(Written task)
Going from the top of the data below, give again each line through the one containing "stamp(shape, BALL, on_head(*spot, -LOBE_SIZE[2]", both ends kept.

(Supplied data)
%%

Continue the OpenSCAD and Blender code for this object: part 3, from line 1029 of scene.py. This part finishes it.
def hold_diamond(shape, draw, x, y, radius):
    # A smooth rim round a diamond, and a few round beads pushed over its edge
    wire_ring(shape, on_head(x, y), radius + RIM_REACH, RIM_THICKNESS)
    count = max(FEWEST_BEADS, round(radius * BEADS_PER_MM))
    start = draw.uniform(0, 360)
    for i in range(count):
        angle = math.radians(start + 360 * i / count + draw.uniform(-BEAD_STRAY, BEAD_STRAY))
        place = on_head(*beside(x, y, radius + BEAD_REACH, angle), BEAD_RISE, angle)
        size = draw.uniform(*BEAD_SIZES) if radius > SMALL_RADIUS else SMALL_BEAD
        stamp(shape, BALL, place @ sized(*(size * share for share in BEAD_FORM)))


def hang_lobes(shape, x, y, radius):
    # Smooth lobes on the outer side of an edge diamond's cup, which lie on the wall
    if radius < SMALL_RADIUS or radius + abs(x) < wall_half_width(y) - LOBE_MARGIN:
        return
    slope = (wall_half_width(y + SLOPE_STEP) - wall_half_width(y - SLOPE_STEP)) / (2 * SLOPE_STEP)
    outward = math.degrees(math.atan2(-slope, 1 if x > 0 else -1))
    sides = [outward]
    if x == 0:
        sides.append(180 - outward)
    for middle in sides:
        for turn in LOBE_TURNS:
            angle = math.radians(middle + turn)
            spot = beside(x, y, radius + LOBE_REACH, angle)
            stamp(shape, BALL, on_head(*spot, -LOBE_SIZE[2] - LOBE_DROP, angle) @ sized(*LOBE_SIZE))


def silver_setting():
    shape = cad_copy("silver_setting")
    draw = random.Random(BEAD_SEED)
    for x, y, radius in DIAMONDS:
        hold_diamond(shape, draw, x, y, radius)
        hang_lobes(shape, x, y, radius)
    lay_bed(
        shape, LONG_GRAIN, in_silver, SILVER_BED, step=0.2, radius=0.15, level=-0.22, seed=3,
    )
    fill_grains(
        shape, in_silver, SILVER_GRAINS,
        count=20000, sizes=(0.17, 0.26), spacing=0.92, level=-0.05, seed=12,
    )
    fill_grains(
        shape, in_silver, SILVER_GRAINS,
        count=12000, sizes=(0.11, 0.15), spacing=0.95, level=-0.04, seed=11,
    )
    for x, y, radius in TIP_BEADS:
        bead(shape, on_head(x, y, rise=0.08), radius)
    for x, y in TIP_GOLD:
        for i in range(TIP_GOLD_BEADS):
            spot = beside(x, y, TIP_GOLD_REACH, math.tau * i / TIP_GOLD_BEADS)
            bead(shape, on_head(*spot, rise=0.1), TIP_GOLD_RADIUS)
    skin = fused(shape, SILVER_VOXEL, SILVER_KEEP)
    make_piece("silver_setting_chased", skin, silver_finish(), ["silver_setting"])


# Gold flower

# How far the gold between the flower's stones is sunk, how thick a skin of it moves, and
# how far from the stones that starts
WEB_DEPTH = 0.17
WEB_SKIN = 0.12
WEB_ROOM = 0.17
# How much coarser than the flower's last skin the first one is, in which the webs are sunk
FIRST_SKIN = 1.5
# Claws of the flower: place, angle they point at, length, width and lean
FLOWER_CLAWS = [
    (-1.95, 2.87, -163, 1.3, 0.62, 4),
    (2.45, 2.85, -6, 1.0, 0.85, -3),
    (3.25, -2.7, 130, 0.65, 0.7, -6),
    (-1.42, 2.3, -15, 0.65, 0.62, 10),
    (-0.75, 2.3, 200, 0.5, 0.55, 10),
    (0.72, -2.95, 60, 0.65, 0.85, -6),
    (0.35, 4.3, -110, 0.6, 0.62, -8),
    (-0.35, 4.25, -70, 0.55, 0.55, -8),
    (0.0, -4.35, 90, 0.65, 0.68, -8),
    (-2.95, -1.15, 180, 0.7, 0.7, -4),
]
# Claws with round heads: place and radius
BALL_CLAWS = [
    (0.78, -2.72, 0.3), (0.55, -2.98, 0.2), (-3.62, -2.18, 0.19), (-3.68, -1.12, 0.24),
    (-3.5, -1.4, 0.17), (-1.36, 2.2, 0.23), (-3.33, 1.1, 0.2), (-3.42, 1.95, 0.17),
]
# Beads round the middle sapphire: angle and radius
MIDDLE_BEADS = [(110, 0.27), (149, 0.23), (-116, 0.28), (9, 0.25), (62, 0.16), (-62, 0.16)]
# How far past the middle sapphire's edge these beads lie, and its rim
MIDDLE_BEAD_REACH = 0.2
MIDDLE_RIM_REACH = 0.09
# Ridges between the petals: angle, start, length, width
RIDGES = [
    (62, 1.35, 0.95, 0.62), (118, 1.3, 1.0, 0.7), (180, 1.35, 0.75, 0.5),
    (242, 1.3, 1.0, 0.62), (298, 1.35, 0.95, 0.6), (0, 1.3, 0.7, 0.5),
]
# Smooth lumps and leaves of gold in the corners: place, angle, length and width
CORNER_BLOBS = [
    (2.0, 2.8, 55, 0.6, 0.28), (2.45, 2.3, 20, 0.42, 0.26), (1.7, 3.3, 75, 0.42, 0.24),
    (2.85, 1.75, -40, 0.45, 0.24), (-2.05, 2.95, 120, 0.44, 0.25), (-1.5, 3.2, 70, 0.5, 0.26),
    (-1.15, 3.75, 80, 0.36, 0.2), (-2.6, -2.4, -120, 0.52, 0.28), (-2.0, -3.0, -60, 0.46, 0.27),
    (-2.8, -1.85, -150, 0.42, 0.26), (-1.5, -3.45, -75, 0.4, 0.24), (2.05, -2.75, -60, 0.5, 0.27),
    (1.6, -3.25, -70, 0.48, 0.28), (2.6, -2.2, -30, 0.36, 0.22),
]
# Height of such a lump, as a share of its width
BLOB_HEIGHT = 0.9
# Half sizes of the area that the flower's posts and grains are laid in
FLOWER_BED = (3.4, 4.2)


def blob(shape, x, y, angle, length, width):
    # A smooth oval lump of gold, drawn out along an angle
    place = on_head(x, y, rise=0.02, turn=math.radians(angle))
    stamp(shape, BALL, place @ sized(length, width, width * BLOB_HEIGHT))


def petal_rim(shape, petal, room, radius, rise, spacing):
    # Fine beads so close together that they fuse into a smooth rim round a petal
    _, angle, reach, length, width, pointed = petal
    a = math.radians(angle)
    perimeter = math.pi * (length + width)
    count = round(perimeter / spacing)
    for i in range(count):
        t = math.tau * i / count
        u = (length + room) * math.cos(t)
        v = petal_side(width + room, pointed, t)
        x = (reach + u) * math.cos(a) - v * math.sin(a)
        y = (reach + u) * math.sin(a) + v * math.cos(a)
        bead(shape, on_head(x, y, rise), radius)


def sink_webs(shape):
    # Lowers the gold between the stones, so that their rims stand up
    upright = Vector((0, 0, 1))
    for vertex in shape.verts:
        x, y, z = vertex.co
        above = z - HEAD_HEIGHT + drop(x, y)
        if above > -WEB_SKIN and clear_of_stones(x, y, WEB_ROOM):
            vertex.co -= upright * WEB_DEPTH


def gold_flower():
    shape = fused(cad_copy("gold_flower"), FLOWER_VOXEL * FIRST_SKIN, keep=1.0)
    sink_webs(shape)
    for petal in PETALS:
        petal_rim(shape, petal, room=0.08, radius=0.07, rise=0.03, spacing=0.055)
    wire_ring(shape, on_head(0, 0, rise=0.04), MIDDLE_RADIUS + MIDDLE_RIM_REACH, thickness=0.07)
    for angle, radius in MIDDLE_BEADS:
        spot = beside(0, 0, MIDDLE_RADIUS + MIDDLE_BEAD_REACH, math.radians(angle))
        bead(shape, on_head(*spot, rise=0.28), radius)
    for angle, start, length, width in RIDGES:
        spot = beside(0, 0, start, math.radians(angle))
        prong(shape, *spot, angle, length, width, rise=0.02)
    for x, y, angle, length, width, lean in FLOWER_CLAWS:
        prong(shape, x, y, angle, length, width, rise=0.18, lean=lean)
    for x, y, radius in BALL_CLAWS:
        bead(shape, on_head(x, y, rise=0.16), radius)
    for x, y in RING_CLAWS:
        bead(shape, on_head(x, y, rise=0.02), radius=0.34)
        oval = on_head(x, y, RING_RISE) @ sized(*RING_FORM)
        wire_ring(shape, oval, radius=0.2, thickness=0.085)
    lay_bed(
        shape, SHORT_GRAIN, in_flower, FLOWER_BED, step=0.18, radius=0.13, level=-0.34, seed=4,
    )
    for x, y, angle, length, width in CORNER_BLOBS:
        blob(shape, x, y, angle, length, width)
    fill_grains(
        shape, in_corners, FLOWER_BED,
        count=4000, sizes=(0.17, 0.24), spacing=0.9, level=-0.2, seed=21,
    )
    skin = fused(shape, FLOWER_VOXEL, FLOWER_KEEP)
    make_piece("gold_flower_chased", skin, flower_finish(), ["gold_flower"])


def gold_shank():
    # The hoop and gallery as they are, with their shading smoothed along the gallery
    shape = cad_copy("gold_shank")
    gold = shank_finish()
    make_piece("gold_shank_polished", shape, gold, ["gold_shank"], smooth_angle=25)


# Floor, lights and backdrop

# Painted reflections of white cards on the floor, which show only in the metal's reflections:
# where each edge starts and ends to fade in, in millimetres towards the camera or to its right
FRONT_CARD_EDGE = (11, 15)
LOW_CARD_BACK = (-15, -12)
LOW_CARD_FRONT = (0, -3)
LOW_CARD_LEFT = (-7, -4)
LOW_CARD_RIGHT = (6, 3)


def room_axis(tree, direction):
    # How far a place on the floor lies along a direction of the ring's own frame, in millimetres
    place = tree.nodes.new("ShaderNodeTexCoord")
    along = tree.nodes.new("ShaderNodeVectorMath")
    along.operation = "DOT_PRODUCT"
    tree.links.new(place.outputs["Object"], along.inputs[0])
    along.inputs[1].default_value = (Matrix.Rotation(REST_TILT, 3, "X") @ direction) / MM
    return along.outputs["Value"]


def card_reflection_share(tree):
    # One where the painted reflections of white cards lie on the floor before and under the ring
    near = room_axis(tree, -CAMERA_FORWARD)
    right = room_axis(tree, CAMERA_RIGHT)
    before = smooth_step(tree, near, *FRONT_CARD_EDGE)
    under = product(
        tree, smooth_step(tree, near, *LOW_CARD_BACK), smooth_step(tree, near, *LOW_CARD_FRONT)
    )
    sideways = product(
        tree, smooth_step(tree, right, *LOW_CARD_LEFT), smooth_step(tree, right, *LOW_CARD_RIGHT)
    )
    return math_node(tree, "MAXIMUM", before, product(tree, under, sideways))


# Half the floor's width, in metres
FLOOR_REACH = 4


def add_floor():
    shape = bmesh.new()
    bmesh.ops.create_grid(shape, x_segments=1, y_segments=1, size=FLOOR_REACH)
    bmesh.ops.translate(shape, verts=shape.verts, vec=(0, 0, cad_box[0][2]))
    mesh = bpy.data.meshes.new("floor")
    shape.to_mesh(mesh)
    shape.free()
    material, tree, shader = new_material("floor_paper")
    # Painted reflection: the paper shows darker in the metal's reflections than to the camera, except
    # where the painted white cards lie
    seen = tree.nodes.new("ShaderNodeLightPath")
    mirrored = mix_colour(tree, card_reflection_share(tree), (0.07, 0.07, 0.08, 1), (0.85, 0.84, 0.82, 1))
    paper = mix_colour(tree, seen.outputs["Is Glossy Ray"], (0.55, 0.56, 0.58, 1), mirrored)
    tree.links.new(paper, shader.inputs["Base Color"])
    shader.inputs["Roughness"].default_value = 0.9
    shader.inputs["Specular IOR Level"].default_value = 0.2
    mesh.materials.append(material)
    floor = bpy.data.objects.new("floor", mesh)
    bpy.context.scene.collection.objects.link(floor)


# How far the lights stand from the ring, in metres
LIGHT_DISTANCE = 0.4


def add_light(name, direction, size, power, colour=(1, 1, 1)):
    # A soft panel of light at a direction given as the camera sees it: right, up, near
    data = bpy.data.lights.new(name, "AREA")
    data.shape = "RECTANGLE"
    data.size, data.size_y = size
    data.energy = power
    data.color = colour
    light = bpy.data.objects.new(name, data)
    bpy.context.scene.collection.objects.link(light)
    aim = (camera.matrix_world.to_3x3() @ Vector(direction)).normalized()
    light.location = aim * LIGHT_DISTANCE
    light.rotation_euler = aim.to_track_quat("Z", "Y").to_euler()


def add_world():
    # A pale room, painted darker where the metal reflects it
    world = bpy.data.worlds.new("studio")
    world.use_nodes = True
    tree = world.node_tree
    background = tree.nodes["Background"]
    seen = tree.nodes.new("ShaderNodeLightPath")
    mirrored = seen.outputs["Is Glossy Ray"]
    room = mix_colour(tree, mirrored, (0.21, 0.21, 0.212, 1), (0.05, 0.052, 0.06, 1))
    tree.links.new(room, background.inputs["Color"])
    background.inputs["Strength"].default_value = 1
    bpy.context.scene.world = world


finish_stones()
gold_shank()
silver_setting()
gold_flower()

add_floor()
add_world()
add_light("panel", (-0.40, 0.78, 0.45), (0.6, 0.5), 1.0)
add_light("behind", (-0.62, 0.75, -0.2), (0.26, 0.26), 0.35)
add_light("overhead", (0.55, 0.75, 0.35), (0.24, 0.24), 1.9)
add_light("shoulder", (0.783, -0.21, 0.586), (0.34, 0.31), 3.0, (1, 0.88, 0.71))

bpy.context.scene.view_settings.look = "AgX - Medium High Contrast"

%%

(Correct response)
Continue the OpenSCAD and Blender code for this object: part 3, from line 1029 of scene.py. This part finishes it.
def hold_diamond(shape, draw, x, y, radius):
    # A smooth rim round a diamond, and a few round beads pushed over its edge
    wire_ring(shape, on_head(x, y), radius + RIM_REACH, RIM_THICKNESS)
    count = max(FEWEST_BEADS, round(radius * BEADS_PER_MM))
    start = draw.uniform(0, 360)
    for i in range(count):
        angle = math.radians(start + 360 * i / count + draw.uniform(-BEAD_STRAY, BEAD_STRAY))
        place = on_head(*beside(x, y, radius + BEAD_REACH, angle), BEAD_RISE, angle)
        size = draw.uniform(*BEAD_SIZES) if radius > SMALL_RADIUS else SMALL_BEAD
        stamp(shape, BALL, place @ sized(*(size * share for share in BEAD_FORM)))


def hang_lobes(shape, x, y, radius):
    # Smooth lobes on the outer side of an edge diamond's cup, which lie on the wall
    if radius < SMALL_RADIUS or radius + abs(x) < wall_half_width(y) - LOBE_MARGIN:
        return
    slope = (wall_half_width(y + SLOPE_STEP) - wall_half_width(y - SLOPE_STEP)) / (2 * SLOPE_STEP)
    outward = math.degrees(math.atan2(-slope, 1 if x > 0 else -1))
    sides = [outward]
    if x == 0:
        sides.append(180 - outward)
    for middle in sides:
        for turn in LOBE_TURNS:
            angle = math.radians(middle + turn)
            spot = beside(x, y, radius + LOBE_REACH, angle)
            stamp(shape, BALL, on_head(*spot, -LOBE_SIZE[2] - LOBE_DROP, angle) @ sized(*LOBE_SIZE))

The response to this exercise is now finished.